━━ Supplied information ━━

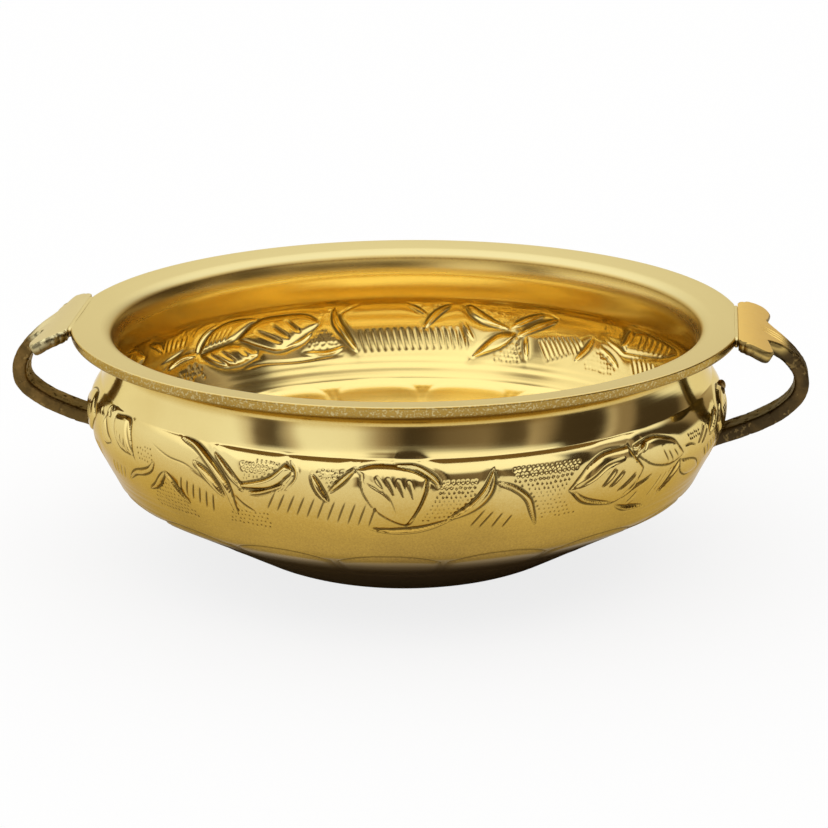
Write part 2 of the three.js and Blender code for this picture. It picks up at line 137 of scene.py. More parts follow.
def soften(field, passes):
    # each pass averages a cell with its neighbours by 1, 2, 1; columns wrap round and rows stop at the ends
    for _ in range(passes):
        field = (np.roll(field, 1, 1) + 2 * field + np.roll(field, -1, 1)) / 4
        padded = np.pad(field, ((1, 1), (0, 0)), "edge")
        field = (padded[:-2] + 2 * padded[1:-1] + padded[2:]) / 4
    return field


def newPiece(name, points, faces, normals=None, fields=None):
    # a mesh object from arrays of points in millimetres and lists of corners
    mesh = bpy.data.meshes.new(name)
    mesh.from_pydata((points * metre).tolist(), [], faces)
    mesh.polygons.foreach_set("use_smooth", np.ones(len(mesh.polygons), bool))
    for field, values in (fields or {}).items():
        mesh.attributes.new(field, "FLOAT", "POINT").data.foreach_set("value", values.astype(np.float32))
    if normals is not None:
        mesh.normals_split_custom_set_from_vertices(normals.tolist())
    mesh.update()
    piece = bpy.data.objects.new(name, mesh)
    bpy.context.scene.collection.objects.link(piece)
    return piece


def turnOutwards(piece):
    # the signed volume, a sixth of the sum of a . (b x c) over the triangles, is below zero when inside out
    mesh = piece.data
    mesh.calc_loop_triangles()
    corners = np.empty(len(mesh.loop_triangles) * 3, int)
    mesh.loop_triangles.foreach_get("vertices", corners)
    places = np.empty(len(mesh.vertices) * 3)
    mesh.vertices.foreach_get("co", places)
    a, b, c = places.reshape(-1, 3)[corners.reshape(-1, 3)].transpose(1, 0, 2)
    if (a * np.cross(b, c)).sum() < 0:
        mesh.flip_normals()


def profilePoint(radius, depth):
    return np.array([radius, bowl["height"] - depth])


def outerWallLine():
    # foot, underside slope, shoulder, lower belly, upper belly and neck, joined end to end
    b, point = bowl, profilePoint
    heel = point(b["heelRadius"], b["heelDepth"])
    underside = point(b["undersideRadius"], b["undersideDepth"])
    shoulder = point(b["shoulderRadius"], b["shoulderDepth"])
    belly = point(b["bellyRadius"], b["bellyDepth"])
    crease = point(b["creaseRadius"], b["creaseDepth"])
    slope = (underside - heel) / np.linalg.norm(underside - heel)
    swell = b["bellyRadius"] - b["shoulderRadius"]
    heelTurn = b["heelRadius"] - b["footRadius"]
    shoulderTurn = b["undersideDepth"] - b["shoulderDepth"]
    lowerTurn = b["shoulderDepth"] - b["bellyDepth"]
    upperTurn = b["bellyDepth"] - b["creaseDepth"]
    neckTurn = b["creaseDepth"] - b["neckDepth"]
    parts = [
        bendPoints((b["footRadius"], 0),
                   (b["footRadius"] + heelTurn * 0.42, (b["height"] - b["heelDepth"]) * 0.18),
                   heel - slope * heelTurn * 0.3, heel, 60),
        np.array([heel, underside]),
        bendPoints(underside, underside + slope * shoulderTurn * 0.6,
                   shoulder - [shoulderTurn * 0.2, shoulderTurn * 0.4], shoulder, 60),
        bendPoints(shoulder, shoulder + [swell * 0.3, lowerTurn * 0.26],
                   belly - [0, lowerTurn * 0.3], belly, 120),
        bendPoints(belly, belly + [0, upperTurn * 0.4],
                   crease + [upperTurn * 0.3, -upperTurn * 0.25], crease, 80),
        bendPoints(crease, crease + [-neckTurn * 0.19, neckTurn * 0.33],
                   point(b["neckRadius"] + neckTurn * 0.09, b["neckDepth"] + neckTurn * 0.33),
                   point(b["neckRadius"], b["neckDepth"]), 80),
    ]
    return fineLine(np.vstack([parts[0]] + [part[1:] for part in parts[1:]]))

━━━

Your task is to repeat every line exactly.

Final result:
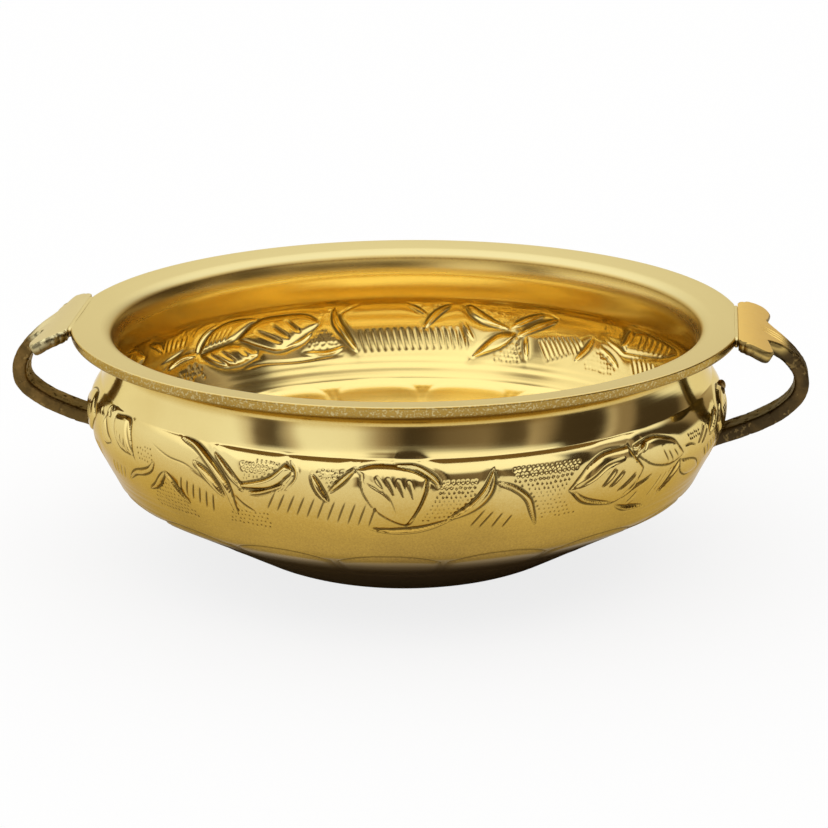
Write part 2 of the three.js and Blender code for this picture. It picks up at line 137 of scene.py. More parts follow.
def soften(field, passes):
    # each pass averages a cell with its neighbours by 1, 2, 1; columns wrap round and rows stop at the ends
    for _ in range(passes):
        field = (np.roll(field, 1, 1) + 2 * field + np.roll(field, -1, 1)) / 4
        padded = np.pad(field, ((1, 1), (0, 0)), "edge")
        field = (padded[:-2] + 2 * padded[1:-1] + padded[2:]) / 4
    return field


def newPiece(name, points, faces, normals=None, fields=None):
    # a mesh object from arrays of points in millimetres and lists of corners
    mesh = bpy.data.meshes.new(name)
    mesh.from_pydata((points * metre).tolist(), [], faces)
    mesh.polygons.foreach_set("use_smooth", np.ones(len(mesh.polygons), bool))
    for field, values in (fields or {}).items():
        mesh.attributes.new(field, "FLOAT", "POINT").data.foreach_set("value", values.astype(np.float32))
    if normals is not None:
        mesh.normals_split_custom_set_from_vertices(normals.tolist())
    mesh.update()
    piece = bpy.data.objects.new(name, mesh)
    bpy.context.scene.collection.objects.link(piece)
    return piece


def turnOutwards(piece):
    # the signed volume, a sixth of the sum of a . (b x c) over the triangles, is below zero when inside out
    mesh = piece.data
    mesh.calc_loop_triangles()
    corners = np.empty(len(mesh.loop_triangles) * 3, int)
    mesh.loop_triangles.foreach_get("vertices", corners)
    places = np.empty(len(mesh.vertices) * 3)
    mesh.vertices.foreach_get("co", places)
    a, b, c = places.reshape(-1, 3)[corners.reshape(-1, 3)].transpose(1, 0, 2)
    if (a * np.cross(b, c)).sum() < 0:
        mesh.flip_normals()


def profilePoint(radius, depth):
    return np.array([radius, bowl["height"] - depth])


def outerWallLine():
    # foot, underside slope, shoulder, lower belly, upper belly and neck, joined end to end
    b, point = bowl, profilePoint
    heel = point(b["heelRadius"], b["heelDepth"])
    underside = point(b["undersideRadius"], b["undersideDepth"])
    shoulder = point(b["shoulderRadius"], b["shoulderDepth"])
    belly = point(b["bellyRadius"], b["bellyDepth"])
    crease = point(b["creaseRadius"], b["creaseDepth"])
    slope = (underside - heel) / np.linalg.norm(underside - heel)
    swell = b["bellyRadius"] - b["shoulderRadius"]
    heelTurn = b["heelRadius"] - b["footRadius"]
    shoulderTurn = b["undersideDepth"] - b["shoulderDepth"]
    lowerTurn = b["shoulderDepth"] - b["bellyDepth"]
    upperTurn = b["bellyDepth"] - b["creaseDepth"]
    neckTurn = b["creaseDepth"] - b["neckDepth"]
    parts = [
        bendPoints((b["footRadius"], 0),
                   (b["footRadius"] + heelTurn * 0.42, (b["height"] - b["heelDepth"]) * 0.18),
                   heel - slope * heelTurn * 0.3, heel, 60),
        np.array([heel, underside]),
        bendPoints(underside, underside + slope * shoulderTurn * 0.6,
                   shoulder - [shoulderTurn * 0.2, shoulderTurn * 0.4], shoulder, 60),
        bendPoints(shoulder, shoulder + [swell * 0.3, lowerTurn * 0.26],
                   belly - [0, lowerTurn * 0.3], belly, 120),
        bendPoints(belly, belly + [0, upperTurn * 0.4],
                   crease + [upperTurn * 0.3, -upperTurn * 0.25], crease, 80),
        bendPoints(crease, crease + [-neckTurn * 0.19, neckTurn * 0.33],
                   point(b["neckRadius"] + neckTurn * 0.09, b["neckDepth"] + neckTurn * 0.33),
                   point(b["neckRadius"], b["neckDepth"]), 80),
    ]
    return fineLine(np.vstack([parts[0]] + [part[1:] for part in parts[1:]]))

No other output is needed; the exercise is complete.